Looking ahead, Yandle’s December economic outlook warns that an Executive Order issued earlier this year by President Obama may point in the same direction. The directive seeks to “coordinate” the country’s energy policies, even as the United States is becoming the largest low-cost energy producer in the world:
Why aren’t people dancing in the streets? Why hasn’t Washington called off the subsidized hunt for alternative fuels? And why have Washington regulators just mandated 54.5 mpg American fleet fuel economy standards for the year 2025?

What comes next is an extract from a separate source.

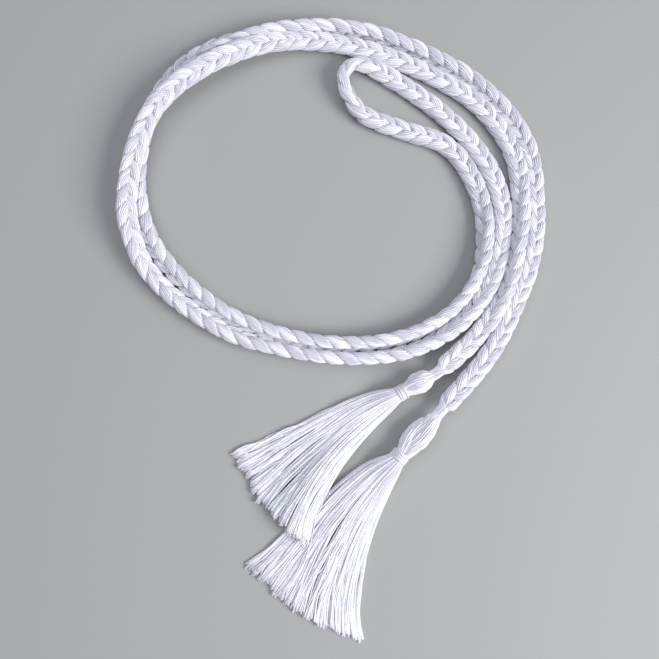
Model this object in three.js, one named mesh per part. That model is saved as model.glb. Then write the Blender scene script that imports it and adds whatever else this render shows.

Obviously, there is more going on here than energy policy. On the environmental side, there is concern about the use of fracking in natural gas production, worry about climate change, and distress about carbon emissions. But this is just one side of a bootlegger/Baptist story. On the bootlegger side, there are petroleum, natural gas, and coal producers who are worried about the sudden change in relative energy prices, worried to the point that at the behest of President Obama they joined with environmentalists and government regulators in affirming an April 2012 presidential Executive Order that formed a public/private partnership to coordinate energy policies (some would say to cartelize production). Just as bootleggers and Baptists like Sunday closing laws that shut down legal outlets for booze, some environmentalists and energy producers like coordinated federal actions that limit production, keep prices high, and subsidize favored technologies.
Perhaps the interventions Yandle fears most will not come to pass. Nonetheless, it is a good idea to keep his warning in mind: “Bootleggers and Baptists” are everywhere. It’s also a great way to better understand the forces of political change.